### Goal
From the first line of the data below, repeat each line exactly until you reach the line with "import Module from"; include that line too.

.....

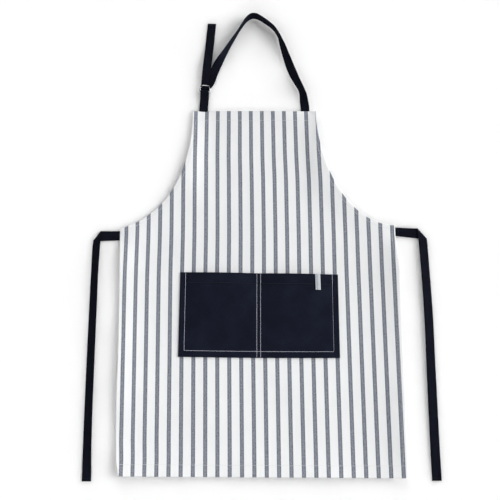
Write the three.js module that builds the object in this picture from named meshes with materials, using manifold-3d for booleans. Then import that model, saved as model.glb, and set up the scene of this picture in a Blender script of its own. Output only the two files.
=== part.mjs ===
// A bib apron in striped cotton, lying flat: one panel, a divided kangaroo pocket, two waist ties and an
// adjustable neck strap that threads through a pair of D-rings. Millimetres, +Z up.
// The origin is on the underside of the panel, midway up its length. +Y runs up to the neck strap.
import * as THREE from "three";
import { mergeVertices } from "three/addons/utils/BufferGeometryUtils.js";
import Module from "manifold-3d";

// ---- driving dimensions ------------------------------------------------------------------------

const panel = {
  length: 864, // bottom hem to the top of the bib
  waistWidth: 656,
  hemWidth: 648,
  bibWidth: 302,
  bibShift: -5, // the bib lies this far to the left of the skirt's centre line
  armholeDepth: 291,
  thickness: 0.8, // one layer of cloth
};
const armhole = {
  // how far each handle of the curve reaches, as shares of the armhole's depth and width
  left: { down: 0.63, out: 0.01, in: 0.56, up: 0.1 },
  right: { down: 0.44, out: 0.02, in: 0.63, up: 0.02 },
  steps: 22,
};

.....

### Response below
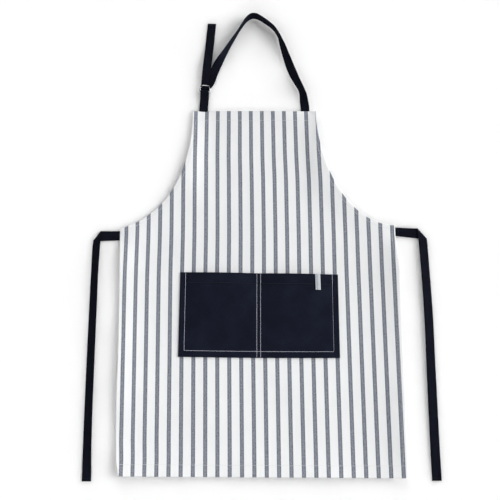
Write the three.js module that builds the object in this picture from named meshes with materials, using manifold-3d for booleans. Then import that model, saved as model.glb, and set up the scene of this picture in a Blender script of its own. Output only the two files.
=== part.mjs ===
// A bib apron in striped cotton, lying flat: one panel, a divided kangaroo pocket, two waist ties and an
// adjustable neck strap that threads through a pair of D-rings. Millimetres, +Z up.
// The origin is on the underside of the panel, midway up its length. +Y runs up to the neck strap.
import * as THREE from "three";
import { mergeVertices } from "three/addons/utils/BufferGeometryUtils.js";
import Module from "manifold-3d";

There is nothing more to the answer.